Extends workbench and GitHub state handling to track merged PR state, adds runtime-issue tracking, refreshes client/test/config wiring, and documents the main live Foundry test flow plus actor coordination rules.

Also updates the remaining Sandbox Agent install-version references in docs/examples to the current pinned minor channel.

Co-Authored-By: Claude Haiku 4.5 <noreply@anthropic.com>

---------

Co-authored-by: Claude Opus 4.6 <noreply@anthropic.com>
2026-03-13 02:45:07 -07:00

3.8 KiB

Task Creation Should Return After Actor Bootstrap

Read 00-end-to-end-async-realtime-plan.md first for the governing migration order, runtime constraints, and realtime client model this brief assumes.

Problem

Task creation currently waits for full provisioning: naming, repo checks, sandbox creation/resume, sandbox-agent install/start, sandbox-instance wiring, and session creation.
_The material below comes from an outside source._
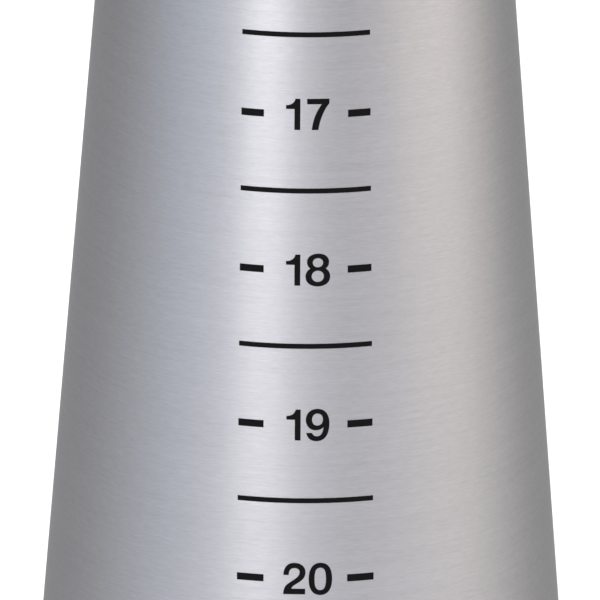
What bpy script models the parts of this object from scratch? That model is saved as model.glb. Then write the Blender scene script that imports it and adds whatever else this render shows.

That makes a user-facing action depend on queue-backed and provider-backed work that can take minutes. The client only needs the task actor to exist so it can navigate to the task and observe progress.

Current Code Context

  • Workspace entry point: foundry/packages/backend/src/actors/workspace/actions.ts
  • Project task creation path: foundry/packages/backend/src/actors/project/actions.ts
  • Task action surface: foundry/packages/backend/src/actors/task/index.ts
  • Task workflow: foundry/packages/backend/src/actors/task/workflow/index.ts
  • Task init/provision steps: foundry/packages/backend/src/actors/task/workflow/init.ts
  • Provider-backed long steps currently happen inside the task provision workflow.

Target Contract

  • createTask returns once the task actor exists and initial task metadata is persisted.
  • The response includes the task identity the client needs for follow-up reads and subscriptions.
  • Provisioning continues in the background through the task workflow.
  • Progress and failure are surfaced through task state, history events, and workbench updates.

Proposed Fix

  1. Restore the async split between initialize and provision.
  2. Keep task.command.initialize responsible for:
    • creating the task actor
    • bootstrapping DB rows
    • persisting any immediately-known metadata
    • returning the current task record
  3. After initialize completes, enqueue task.command.provision with wait: false.
  4. Change workspace.createTask to:
    • create or resolve the project
    • create the task actor
    • call task.initialize(...)
    • stop awaiting task.provision(...)
    • broadcast a workbench/task update
    • return the task record immediately
  5. Persist a clear queued/running state for provisioning so the frontend can distinguish:
    • init_enqueue_provision
    • init_ensure_name
    • init_create_sandbox
    • init_ensure_agent
    • init_create_session
    • running
    • error

Files Likely To Change

  • foundry/packages/backend/src/actors/workspace/actions.ts
  • foundry/packages/backend/src/actors/project/actions.ts
  • foundry/packages/backend/src/actors/task/index.ts
  • foundry/packages/backend/src/actors/task/workflow/index.ts
  • foundry/packages/backend/src/actors/task/workflow/init.ts
  • foundry/packages/frontend/src/components/workspace-dashboard.tsx
  • foundry/packages/client/src/remote/workbench-client.ts

Client Impact

  • Task creation UI should navigate immediately to the task page.
  • The page should render a provisioning state from task status instead of treating create as an all-or-nothing spinner.
  • Any tab/session creation that depends on provisioning should observe task state and wait for readiness asynchronously.

Acceptance Criteria

  • Creating a task never waits on sandbox creation or session creation.
  • A timeout in provider setup does not make the original create request fail after several minutes.
  • After a backend restart, the task workflow can resume provisioning from durable state without requiring the client to retry create.

Implementation Notes

  • Preserve the existing task actor as the single writer for task runtime state.
  • Do not introduce a second creator path for task actors; keep one create/bootstrap path and one background provision path.
  • Fresh-agent check: verify that createWorkbenchTask and any dashboard create flow still have enough data to navigate immediately after this change.